• [TASK INPUT]:
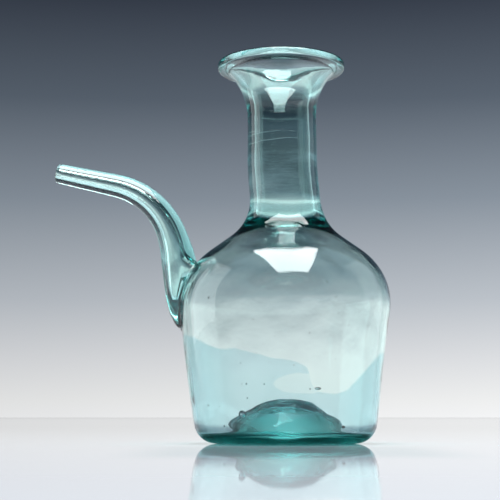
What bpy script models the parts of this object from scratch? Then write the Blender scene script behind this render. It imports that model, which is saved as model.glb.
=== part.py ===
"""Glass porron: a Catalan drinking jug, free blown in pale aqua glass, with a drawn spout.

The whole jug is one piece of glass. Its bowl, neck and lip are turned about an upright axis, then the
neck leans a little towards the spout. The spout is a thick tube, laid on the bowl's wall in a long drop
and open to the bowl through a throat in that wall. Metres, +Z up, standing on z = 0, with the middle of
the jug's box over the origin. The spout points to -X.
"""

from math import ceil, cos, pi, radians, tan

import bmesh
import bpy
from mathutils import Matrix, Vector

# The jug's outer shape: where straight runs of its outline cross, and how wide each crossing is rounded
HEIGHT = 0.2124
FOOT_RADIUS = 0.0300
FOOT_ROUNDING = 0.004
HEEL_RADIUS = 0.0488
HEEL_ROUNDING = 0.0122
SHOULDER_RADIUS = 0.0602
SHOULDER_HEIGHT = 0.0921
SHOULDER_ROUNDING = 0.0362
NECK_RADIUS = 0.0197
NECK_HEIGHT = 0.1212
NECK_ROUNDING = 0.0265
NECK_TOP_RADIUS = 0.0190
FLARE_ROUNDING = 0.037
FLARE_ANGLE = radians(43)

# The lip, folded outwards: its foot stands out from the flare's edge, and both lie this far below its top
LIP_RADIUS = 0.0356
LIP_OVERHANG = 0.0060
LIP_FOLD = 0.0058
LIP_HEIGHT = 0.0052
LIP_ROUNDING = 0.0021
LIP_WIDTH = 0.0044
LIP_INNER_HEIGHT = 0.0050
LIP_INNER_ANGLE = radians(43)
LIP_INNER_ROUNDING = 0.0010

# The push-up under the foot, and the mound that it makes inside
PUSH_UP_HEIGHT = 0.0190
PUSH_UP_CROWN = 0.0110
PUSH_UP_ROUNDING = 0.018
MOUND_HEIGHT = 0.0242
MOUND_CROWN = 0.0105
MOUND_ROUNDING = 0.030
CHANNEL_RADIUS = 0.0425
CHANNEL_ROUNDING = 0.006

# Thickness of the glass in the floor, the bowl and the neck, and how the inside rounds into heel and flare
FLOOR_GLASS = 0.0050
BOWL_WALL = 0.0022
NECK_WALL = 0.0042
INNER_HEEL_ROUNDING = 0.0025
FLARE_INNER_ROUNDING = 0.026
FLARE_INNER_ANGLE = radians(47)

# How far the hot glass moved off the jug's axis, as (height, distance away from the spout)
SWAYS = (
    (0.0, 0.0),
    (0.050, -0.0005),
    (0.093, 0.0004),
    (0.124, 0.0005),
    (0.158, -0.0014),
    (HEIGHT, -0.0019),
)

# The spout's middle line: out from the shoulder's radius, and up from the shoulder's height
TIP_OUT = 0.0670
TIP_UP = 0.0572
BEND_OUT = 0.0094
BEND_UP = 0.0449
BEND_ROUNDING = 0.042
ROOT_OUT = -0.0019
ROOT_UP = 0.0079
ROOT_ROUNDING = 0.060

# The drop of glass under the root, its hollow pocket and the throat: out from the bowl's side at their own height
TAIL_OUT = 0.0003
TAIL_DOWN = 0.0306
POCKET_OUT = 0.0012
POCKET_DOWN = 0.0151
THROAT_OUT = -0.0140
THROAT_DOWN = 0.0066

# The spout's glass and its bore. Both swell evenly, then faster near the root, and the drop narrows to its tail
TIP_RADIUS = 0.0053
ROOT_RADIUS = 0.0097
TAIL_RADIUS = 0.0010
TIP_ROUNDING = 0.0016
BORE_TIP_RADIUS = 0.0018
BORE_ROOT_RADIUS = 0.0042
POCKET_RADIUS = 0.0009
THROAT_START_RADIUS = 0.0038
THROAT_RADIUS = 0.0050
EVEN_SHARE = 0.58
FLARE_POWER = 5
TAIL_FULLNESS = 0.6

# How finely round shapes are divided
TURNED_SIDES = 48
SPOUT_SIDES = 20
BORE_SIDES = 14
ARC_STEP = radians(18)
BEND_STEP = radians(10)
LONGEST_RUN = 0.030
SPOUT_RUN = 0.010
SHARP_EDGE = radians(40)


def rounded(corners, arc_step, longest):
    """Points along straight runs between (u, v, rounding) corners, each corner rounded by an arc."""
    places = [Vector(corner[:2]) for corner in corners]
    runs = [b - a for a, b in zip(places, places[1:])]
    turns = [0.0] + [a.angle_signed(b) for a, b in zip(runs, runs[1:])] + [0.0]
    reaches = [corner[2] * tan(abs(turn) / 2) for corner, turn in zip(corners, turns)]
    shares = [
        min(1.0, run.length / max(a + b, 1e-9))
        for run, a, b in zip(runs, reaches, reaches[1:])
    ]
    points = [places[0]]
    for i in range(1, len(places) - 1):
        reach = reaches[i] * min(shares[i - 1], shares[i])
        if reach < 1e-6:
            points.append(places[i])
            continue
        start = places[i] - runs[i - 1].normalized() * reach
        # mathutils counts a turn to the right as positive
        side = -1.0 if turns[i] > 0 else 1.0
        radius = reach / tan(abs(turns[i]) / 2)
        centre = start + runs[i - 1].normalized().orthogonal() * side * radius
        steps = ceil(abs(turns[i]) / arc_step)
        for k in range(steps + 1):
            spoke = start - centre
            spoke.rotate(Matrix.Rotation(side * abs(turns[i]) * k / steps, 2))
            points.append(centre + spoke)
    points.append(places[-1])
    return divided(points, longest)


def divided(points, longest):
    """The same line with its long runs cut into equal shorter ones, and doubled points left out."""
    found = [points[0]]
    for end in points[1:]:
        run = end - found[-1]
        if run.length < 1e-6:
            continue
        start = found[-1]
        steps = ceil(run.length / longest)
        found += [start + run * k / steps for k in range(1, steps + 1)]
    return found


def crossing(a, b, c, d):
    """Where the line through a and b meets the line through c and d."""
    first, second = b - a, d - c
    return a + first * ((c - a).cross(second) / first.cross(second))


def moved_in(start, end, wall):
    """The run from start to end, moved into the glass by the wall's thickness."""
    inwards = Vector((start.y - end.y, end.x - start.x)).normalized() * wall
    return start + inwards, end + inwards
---
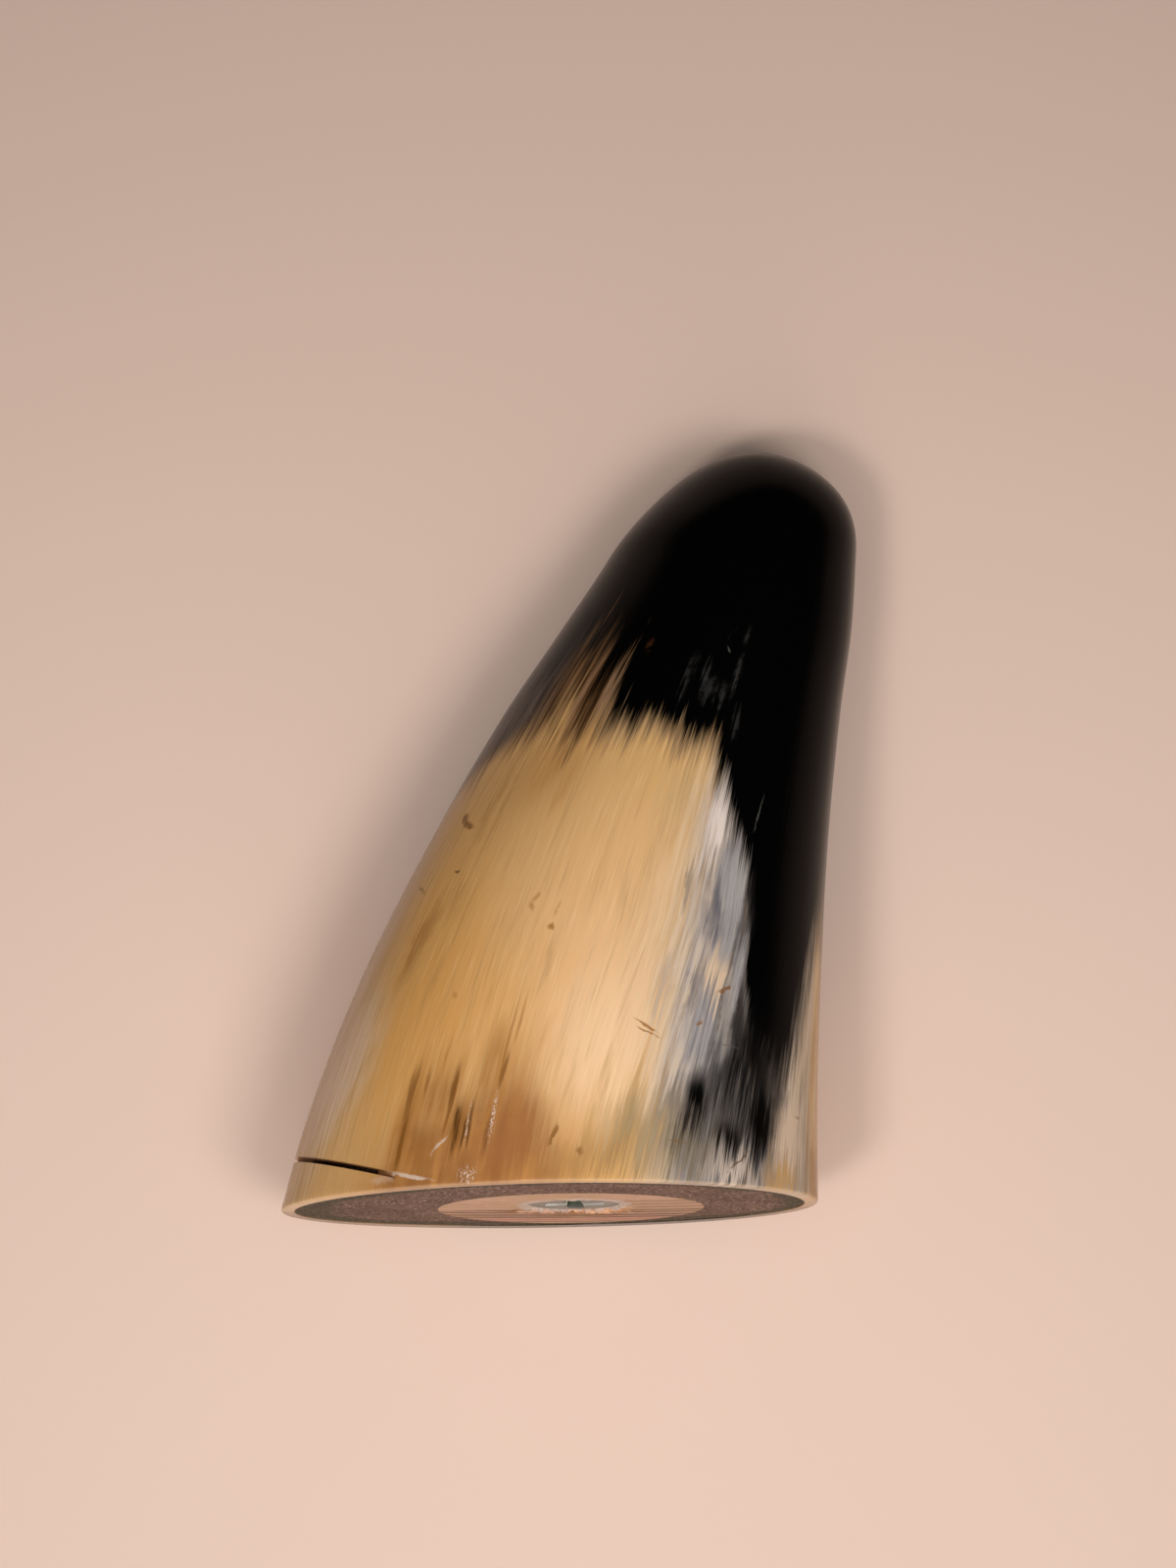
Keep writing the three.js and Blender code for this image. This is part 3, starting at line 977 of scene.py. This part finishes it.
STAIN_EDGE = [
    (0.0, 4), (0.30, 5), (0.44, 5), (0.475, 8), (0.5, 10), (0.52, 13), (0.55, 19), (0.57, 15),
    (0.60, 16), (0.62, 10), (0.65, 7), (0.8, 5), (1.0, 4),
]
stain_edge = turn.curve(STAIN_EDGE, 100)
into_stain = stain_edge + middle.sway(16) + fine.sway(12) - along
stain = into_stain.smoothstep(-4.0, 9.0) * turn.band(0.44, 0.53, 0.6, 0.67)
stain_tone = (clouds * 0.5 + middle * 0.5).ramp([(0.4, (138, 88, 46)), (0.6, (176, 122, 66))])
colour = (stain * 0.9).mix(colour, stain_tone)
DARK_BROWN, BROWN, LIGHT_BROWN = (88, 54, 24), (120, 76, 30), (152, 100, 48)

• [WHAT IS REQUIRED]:
From the records above, give again exactly the lines running from the line with "What bpy script" to the line with "LIP_INNER_ROUNDING = 0.0010", inclusive.

• [EXERCISE RESPONSE]:
What bpy script models the parts of this object from scratch? Then write the Blender scene script behind this render. It imports that model, which is saved as model.glb.
=== part.py ===
"""Glass porron: a Catalan drinking jug, free blown in pale aqua glass, with a drawn spout.

The whole jug is one piece of glass. Its bowl, neck and lip are turned about an upright axis, then the
neck leans a little towards the spout. The spout is a thick tube, laid on the bowl's wall in a long drop
and open to the bowl through a throat in that wall. Metres, +Z up, standing on z = 0, with the middle of
the jug's box over the origin. The spout points to -X.
"""

from math import ceil, cos, pi, radians, tan

import bmesh
import bpy
from mathutils import Matrix, Vector

# The jug's outer shape: where straight runs of its outline cross, and how wide each crossing is rounded
HEIGHT = 0.2124
FOOT_RADIUS = 0.0300
FOOT_ROUNDING = 0.004
HEEL_RADIUS = 0.0488
HEEL_ROUNDING = 0.0122
SHOULDER_RADIUS = 0.0602
SHOULDER_HEIGHT = 0.0921
SHOULDER_ROUNDING = 0.0362
NECK_RADIUS = 0.0197
NECK_HEIGHT = 0.1212
NECK_ROUNDING = 0.0265
NECK_TOP_RADIUS = 0.0190
FLARE_ROUNDING = 0.037
FLARE_ANGLE = radians(43)

# The lip, folded outwards: its foot stands out from the flare's edge, and both lie this far below its top
LIP_RADIUS = 0.0356
LIP_OVERHANG = 0.0060
LIP_FOLD = 0.0058
LIP_HEIGHT = 0.0052
LIP_ROUNDING = 0.0021
LIP_WIDTH = 0.0044
LIP_INNER_HEIGHT = 0.0050
LIP_INNER_ANGLE = radians(43)
LIP_INNER_ROUNDING = 0.0010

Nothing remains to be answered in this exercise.